** begin **

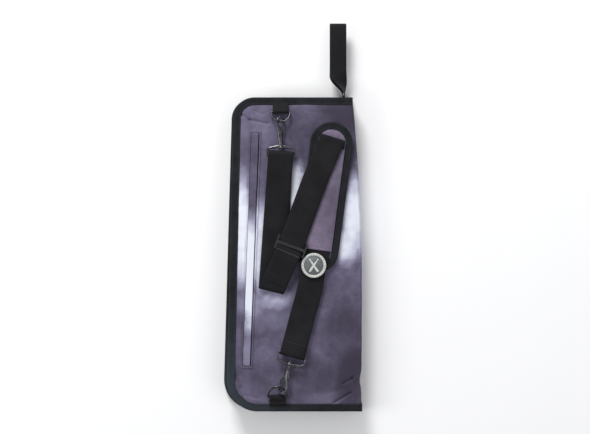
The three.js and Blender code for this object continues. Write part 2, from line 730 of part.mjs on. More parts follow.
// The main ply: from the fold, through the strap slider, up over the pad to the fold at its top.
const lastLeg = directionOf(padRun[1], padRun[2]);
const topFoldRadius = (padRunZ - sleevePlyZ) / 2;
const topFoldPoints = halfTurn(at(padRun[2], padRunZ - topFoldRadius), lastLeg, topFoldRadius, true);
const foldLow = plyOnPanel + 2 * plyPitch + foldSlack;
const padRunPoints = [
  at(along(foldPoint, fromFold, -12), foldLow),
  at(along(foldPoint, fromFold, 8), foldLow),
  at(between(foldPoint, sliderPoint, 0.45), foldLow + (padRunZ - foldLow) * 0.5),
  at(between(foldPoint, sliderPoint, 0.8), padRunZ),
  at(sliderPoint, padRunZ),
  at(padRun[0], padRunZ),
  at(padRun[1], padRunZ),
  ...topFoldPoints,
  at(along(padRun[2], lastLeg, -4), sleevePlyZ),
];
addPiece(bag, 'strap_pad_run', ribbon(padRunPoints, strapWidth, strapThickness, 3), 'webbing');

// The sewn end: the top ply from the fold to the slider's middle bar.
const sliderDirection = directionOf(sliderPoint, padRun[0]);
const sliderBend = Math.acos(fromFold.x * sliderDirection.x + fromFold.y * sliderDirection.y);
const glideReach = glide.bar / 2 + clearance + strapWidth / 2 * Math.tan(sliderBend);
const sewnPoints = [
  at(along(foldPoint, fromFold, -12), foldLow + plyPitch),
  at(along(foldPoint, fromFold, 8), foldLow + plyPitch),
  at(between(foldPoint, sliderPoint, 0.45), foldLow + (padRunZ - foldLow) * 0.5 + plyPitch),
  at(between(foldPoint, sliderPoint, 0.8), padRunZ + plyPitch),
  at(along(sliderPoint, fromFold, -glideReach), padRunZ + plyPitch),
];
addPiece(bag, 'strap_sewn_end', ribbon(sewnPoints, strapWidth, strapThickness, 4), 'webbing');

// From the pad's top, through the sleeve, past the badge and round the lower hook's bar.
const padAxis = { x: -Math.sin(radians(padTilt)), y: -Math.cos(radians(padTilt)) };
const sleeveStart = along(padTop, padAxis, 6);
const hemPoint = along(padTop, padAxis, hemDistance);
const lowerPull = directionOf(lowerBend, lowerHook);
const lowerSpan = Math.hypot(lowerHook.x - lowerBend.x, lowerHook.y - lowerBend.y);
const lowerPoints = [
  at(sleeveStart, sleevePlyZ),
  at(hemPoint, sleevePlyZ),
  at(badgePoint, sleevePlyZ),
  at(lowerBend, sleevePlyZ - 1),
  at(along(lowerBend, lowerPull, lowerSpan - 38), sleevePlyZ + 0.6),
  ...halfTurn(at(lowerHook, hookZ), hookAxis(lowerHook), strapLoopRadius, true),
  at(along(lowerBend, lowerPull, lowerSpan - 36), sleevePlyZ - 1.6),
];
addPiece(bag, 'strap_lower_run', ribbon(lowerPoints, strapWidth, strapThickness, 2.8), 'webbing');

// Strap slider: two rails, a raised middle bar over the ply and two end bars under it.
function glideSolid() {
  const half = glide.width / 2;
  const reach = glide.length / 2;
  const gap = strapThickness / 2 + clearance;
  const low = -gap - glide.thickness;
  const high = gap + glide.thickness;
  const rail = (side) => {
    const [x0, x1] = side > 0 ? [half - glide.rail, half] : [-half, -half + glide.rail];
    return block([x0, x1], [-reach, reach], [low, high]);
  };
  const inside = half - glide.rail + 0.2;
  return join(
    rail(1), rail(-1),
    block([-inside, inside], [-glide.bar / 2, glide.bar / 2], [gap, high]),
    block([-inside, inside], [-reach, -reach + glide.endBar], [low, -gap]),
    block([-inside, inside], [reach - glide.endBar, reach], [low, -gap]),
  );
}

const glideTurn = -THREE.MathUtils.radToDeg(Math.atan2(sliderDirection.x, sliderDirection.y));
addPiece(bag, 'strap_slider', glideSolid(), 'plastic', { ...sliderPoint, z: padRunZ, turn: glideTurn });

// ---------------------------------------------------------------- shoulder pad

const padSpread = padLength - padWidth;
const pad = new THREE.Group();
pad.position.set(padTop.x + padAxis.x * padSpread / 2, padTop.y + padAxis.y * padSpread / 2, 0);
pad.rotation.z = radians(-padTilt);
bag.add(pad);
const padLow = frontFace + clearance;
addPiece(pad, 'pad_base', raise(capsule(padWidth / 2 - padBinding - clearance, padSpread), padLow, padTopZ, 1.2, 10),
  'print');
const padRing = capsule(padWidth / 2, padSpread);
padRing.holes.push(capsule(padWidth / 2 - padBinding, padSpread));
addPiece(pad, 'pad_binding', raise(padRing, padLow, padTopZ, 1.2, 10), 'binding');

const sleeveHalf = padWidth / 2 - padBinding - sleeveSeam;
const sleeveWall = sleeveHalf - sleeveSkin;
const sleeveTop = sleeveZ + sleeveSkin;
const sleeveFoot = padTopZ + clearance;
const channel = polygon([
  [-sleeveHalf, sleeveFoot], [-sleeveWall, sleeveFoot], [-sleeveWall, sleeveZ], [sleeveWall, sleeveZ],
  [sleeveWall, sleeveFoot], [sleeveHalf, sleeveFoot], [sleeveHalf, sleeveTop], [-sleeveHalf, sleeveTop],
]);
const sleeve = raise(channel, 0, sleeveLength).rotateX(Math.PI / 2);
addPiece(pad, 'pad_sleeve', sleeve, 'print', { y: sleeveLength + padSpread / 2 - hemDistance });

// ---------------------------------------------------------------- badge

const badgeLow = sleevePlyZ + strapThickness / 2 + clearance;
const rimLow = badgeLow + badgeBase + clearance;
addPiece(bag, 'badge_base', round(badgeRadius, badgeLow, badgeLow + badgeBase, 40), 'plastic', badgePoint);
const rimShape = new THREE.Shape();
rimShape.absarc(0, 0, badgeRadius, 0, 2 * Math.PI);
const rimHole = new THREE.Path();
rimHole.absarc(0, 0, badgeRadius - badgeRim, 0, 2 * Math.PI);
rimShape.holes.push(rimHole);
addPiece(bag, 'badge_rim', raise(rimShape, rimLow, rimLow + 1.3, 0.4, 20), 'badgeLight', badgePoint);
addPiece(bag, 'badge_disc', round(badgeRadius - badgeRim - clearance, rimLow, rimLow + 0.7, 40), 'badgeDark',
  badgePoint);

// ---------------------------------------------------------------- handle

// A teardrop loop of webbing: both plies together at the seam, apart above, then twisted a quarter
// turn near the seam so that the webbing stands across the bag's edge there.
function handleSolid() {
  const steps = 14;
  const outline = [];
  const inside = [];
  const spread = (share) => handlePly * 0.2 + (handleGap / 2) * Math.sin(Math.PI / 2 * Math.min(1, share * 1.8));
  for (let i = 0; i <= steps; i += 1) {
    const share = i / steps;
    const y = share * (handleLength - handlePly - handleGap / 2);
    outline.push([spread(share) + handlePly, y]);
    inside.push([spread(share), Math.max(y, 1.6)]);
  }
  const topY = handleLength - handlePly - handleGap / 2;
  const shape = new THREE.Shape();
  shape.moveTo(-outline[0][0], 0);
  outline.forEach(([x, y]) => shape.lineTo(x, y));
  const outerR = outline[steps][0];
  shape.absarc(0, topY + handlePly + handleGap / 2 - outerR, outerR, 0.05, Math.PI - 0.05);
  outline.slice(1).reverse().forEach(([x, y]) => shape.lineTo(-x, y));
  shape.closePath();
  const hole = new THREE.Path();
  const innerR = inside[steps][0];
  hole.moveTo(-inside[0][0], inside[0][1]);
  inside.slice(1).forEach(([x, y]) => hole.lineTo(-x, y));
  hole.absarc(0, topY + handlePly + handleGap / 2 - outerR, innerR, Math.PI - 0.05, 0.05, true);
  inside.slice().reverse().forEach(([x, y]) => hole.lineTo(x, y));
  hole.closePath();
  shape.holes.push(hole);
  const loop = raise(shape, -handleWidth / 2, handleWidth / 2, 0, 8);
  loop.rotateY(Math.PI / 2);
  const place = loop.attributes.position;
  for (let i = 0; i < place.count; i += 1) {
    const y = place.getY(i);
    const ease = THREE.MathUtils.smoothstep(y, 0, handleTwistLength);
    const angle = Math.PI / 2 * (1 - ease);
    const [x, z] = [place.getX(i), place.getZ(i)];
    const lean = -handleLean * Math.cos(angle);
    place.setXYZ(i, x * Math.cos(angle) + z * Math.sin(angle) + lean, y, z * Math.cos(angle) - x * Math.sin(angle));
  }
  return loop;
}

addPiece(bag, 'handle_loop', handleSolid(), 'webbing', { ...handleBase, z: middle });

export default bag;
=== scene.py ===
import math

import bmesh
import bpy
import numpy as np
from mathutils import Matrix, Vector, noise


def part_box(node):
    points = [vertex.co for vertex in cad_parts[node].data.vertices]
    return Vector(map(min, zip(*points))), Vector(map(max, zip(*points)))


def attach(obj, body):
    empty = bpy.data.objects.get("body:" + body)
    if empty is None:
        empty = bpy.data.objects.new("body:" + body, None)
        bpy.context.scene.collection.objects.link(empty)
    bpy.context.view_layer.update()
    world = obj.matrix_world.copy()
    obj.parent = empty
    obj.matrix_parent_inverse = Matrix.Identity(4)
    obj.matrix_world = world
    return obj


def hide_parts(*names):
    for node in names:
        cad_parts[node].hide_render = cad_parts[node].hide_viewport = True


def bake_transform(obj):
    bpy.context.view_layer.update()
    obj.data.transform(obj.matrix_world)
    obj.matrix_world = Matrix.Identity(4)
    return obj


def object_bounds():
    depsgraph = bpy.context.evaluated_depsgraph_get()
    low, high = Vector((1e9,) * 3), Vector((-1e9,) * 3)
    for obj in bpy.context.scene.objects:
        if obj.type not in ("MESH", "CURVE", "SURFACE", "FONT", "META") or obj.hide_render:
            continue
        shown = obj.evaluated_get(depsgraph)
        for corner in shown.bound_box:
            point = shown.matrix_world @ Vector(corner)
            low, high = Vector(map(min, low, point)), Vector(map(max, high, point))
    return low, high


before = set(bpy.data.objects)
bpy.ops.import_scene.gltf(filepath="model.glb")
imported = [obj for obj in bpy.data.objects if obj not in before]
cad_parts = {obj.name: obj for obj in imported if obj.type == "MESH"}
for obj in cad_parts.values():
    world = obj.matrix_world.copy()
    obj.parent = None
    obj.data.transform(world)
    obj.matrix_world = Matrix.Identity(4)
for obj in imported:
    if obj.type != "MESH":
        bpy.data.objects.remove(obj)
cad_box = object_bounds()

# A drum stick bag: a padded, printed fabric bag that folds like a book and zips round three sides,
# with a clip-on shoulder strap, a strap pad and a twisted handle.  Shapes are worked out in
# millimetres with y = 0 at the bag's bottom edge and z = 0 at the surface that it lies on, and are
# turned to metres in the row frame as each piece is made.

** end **

▶ Work required:
Emit, unaltered, the lines from the top of the listing down through the line that holds "strapThickness, 3), 'webbing');"; emit nothing else.

▶ Response to the exercise:
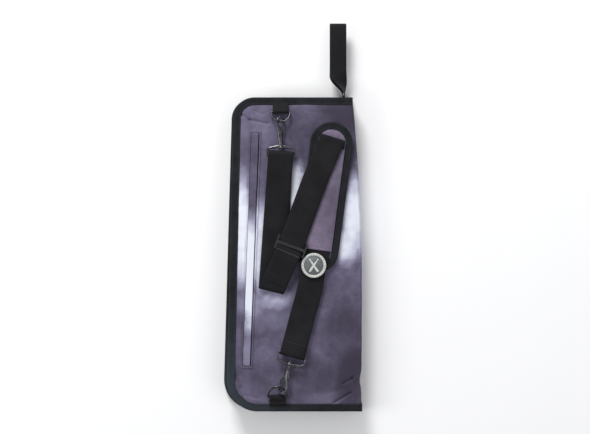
The three.js and Blender code for this object continues. Write part 2, from line 730 of part.mjs on. More parts follow.
// The main ply: from the fold, through the strap slider, up over the pad to the fold at its top.
const lastLeg = directionOf(padRun[1], padRun[2]);
const topFoldRadius = (padRunZ - sleevePlyZ) / 2;
const topFoldPoints = halfTurn(at(padRun[2], padRunZ - topFoldRadius), lastLeg, topFoldRadius, true);
const foldLow = plyOnPanel + 2 * plyPitch + foldSlack;
const padRunPoints = [
  at(along(foldPoint, fromFold, -12), foldLow),
  at(along(foldPoint, fromFold, 8), foldLow),
  at(between(foldPoint, sliderPoint, 0.45), foldLow + (padRunZ - foldLow) * 0.5),
  at(between(foldPoint, sliderPoint, 0.8), padRunZ),
  at(sliderPoint, padRunZ),
  at(padRun[0], padRunZ),
  at(padRun[1], padRunZ),
  ...topFoldPoints,
  at(along(padRun[2], lastLeg, -4), sleevePlyZ),
];
addPiece(bag, 'strap_pad_run', ribbon(padRunPoints, strapWidth, strapThickness, 3), 'webbing');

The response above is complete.